Data to process>
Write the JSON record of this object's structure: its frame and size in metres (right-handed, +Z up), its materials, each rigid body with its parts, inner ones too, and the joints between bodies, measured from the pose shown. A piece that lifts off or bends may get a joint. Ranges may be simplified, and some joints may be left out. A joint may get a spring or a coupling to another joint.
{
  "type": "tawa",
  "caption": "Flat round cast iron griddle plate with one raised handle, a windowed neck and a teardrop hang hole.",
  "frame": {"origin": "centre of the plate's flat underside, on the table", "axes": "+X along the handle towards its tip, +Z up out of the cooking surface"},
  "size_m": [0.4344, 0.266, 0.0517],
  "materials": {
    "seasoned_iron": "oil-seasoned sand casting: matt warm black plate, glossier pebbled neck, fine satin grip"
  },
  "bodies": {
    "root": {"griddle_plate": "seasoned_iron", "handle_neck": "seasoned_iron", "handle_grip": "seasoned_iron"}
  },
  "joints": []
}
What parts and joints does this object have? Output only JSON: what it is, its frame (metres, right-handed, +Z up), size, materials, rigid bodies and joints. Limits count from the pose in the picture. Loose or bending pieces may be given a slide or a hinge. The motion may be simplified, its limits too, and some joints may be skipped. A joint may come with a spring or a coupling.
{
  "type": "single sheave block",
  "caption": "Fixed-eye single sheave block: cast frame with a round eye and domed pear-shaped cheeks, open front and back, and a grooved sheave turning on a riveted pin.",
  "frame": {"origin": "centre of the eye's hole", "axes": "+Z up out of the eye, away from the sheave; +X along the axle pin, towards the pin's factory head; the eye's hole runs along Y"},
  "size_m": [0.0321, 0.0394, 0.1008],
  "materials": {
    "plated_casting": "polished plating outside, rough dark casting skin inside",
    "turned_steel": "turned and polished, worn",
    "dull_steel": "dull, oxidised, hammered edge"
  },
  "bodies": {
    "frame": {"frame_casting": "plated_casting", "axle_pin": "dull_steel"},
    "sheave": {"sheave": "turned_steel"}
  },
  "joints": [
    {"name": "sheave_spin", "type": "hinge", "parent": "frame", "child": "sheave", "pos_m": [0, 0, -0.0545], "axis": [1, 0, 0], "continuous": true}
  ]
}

Set exercise>
Nothing in the data may differ; print all of it exactly as written.

Result of this exercise>
Write the JSON record of this object's structure: its frame and size in metres (right-handed, +Z up), its materials, each rigid body with its parts, inner ones too, and the joints between bodies, measured from the pose shown. A piece that lifts off or bends may get a joint. Ranges may be simplified, and some joints may be left out. A joint may get a spring or a coupling to another joint.
{
  "type": "tawa",
  "caption": "Flat round cast iron griddle plate with one raised handle, a windowed neck and a teardrop hang hole.",
  "frame": {"origin": "centre of the plate's flat underside, on the table", "axes": "+X along the handle towards its tip, +Z up out of the cooking surface"},
  "size_m": [0.4344, 0.266, 0.0517],
  "materials": {
    "seasoned_iron": "oil-seasoned sand casting: matt warm black plate, glossier pebbled neck, fine satin grip"
  },
  "bodies": {
    "root": {"griddle_plate": "seasoned_iron", "handle_neck": "seasoned_iron", "handle_grip": "seasoned_iron"}
  },
  "joints": []
}
What parts and joints does this object have? Output only JSON: what it is, its frame (metres, right-handed, +Z up), size, materials, rigid bodies and joints. Limits count from the pose in the picture. Loose or bending pieces may be given a slide or a hinge. The motion may be simplified, its limits too, and some joints may be skipped. A joint may come with a spring or a coupling.
{
  "type": "single sheave block",
  "caption": "Fixed-eye single sheave block: cast frame with a round eye and domed pear-shaped cheeks, open front and back, and a grooved sheave turning on a riveted pin.",
  "frame": {"origin": "centre of the eye's hole", "axes": "+Z up out of the eye, away from the sheave; +X along the axle pin, towards the pin's factory head; the eye's hole runs along Y"},
  "size_m": [0.0321, 0.0394, 0.1008],
  "materials": {
    "plated_casting": "polished plating outside, rough dark casting skin inside",
    "turned_steel": "turned and polished, worn",
    "dull_steel": "dull, oxidised, hammered edge"
  },
  "bodies": {
    "frame": {"frame_casting": "plated_casting", "axle_pin": "dull_steel"},
    "sheave": {"sheave": "turned_steel"}
  },
  "joints": [
    {"name": "sheave_spin", "type": "hinge", "parent": "frame", "child": "sheave", "pos_m": [0, 0, -0.0545], "axis": [1, 0, 0], "continuous": true}
  ]
}